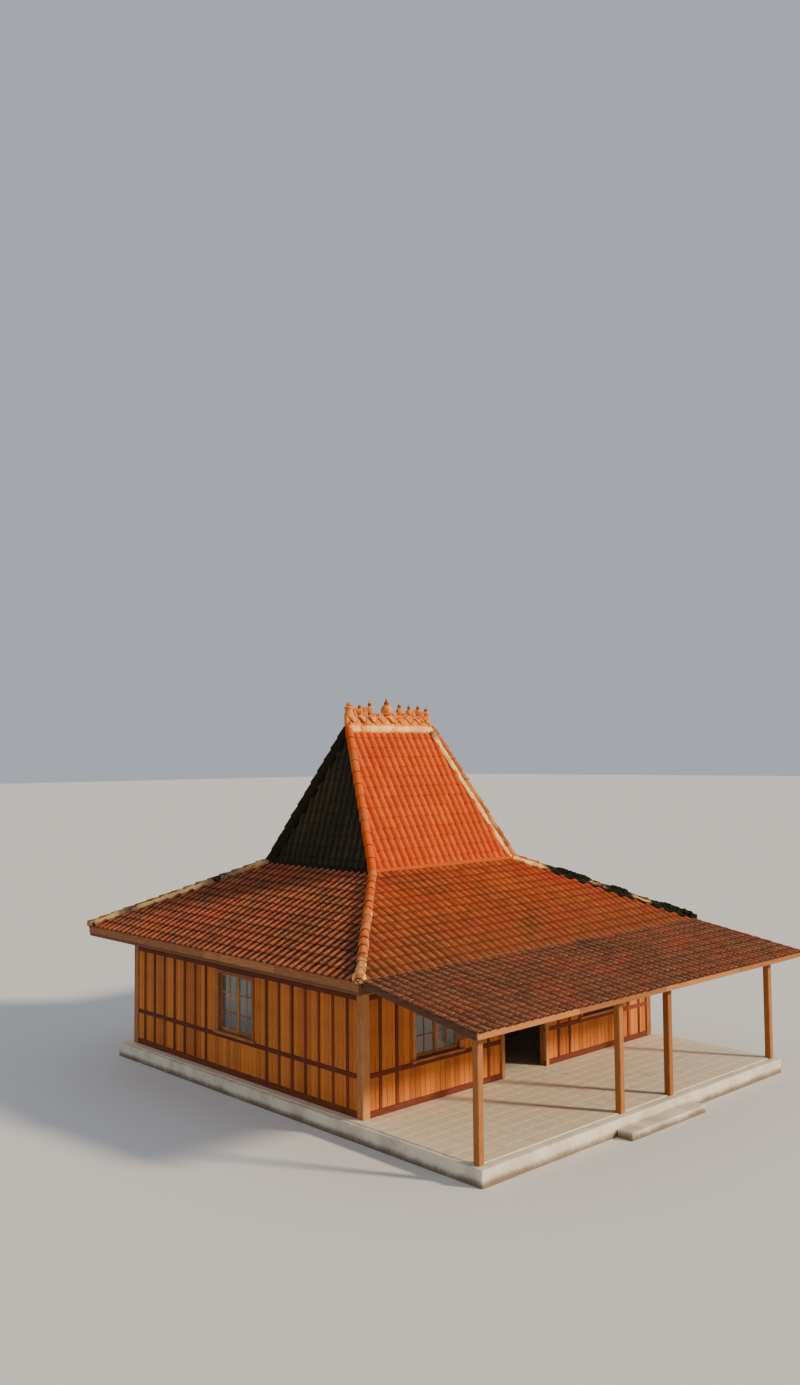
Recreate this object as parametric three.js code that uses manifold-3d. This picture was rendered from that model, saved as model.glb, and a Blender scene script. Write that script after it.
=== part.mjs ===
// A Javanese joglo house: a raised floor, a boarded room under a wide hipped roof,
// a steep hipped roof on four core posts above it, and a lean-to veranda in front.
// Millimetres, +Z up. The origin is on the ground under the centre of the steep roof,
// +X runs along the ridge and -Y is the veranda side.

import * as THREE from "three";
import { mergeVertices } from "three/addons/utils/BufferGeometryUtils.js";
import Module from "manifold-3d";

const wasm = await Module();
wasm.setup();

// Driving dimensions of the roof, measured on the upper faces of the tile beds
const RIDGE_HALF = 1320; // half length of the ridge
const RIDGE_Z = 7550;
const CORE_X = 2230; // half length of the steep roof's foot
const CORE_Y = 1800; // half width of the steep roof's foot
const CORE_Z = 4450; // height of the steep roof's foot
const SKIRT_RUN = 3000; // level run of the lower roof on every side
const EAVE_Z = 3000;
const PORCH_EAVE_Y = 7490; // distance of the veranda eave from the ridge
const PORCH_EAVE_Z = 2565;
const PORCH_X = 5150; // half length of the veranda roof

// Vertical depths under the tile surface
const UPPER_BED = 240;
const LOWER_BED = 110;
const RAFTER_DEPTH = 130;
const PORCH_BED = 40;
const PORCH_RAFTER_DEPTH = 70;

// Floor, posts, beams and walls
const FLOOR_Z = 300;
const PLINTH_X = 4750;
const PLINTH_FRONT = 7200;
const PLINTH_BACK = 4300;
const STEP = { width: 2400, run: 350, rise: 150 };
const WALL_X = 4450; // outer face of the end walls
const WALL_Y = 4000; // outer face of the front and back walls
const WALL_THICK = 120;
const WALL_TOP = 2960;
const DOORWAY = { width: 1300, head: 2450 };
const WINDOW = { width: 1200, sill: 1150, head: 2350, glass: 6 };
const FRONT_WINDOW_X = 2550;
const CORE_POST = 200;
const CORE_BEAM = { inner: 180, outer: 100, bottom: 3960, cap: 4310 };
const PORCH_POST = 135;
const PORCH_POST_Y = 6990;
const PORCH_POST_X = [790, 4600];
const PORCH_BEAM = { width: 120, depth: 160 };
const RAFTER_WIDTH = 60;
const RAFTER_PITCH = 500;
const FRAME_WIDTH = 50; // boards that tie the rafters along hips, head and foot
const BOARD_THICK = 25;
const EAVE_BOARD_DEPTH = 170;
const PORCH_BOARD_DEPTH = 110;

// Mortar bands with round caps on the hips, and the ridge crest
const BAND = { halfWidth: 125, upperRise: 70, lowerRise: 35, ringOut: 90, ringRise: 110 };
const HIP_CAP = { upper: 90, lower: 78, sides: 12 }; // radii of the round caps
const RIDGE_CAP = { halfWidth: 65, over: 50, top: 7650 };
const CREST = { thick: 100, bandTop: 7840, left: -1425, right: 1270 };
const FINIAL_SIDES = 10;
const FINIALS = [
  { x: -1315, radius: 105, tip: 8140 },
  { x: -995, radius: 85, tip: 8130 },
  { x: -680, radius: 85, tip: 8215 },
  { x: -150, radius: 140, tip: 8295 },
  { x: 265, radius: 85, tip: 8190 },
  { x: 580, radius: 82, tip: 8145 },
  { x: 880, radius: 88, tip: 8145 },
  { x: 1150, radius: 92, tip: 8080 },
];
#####
Exercise task -
Only the lines from the first line of the material above through the line that contains "const PORCH_RAFTER_DEPTH = 70;" should be quoted, each one exactly.

Result for this exercise -
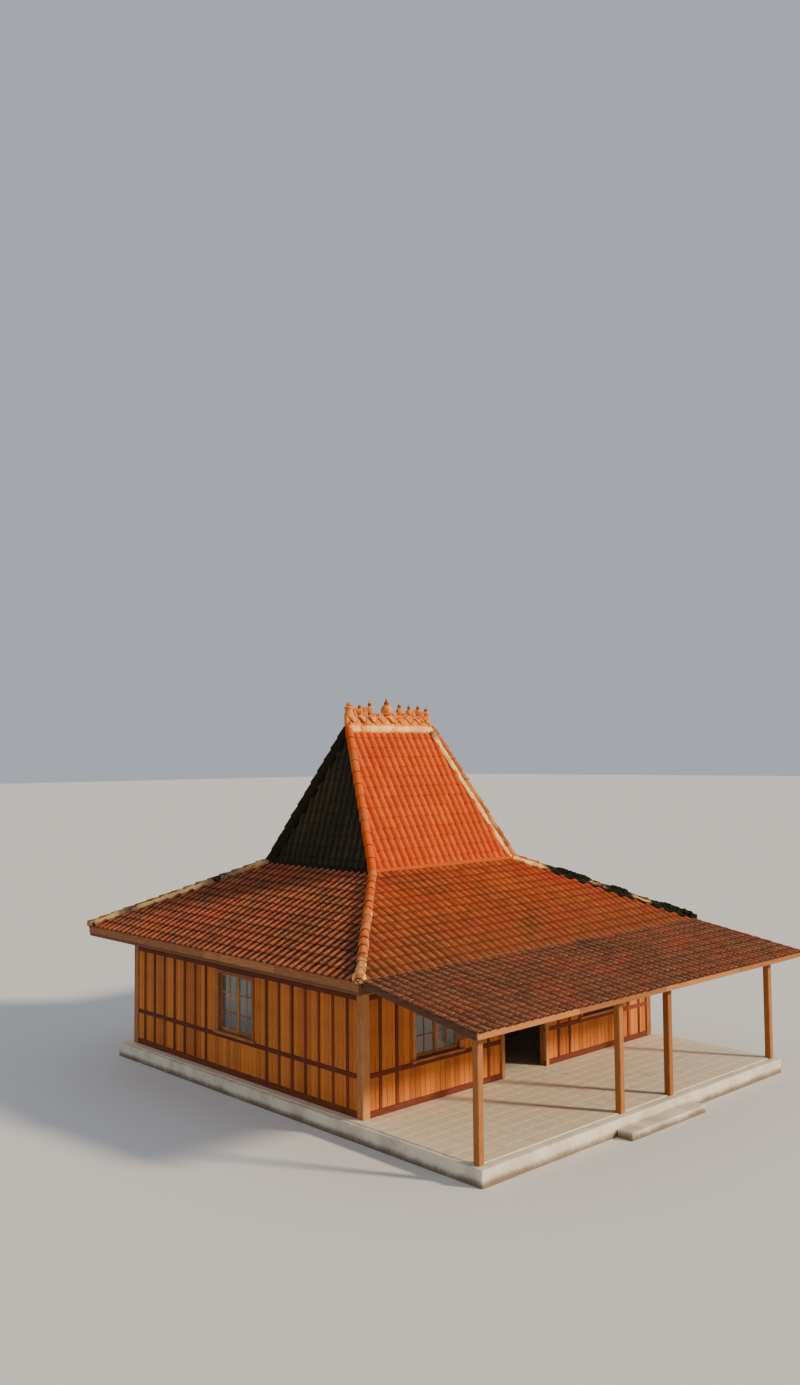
Recreate this object as parametric three.js code that uses manifold-3d. This picture was rendered from that model, saved as model.glb, and a Blender scene script. Write that script after it.
=== part.mjs ===
// A Javanese joglo house: a raised floor, a boarded room under a wide hipped roof,
// a steep hipped roof on four core posts above it, and a lean-to veranda in front.
// Millimetres, +Z up. The origin is on the ground under the centre of the steep roof,
// +X runs along the ridge and -Y is the veranda side.

import * as THREE from "three";
import { mergeVertices } from "three/addons/utils/BufferGeometryUtils.js";
import Module from "manifold-3d";

const wasm = await Module();
wasm.setup();

// Driving dimensions of the roof, measured on the upper faces of the tile beds
const RIDGE_HALF = 1320; // half length of the ridge
const RIDGE_Z = 7550;
const CORE_X = 2230; // half length of the steep roof's foot
const CORE_Y = 1800; // half width of the steep roof's foot
const CORE_Z = 4450; // height of the steep roof's foot
const SKIRT_RUN = 3000; // level run of the lower roof on every side
const EAVE_Z = 3000;
const PORCH_EAVE_Y = 7490; // distance of the veranda eave from the ridge
const PORCH_EAVE_Z = 2565;
const PORCH_X = 5150; // half length of the veranda roof

// Vertical depths under the tile surface
const UPPER_BED = 240;
const LOWER_BED = 110;
const RAFTER_DEPTH = 130;
const PORCH_BED = 40;
const PORCH_RAFTER_DEPTH = 70;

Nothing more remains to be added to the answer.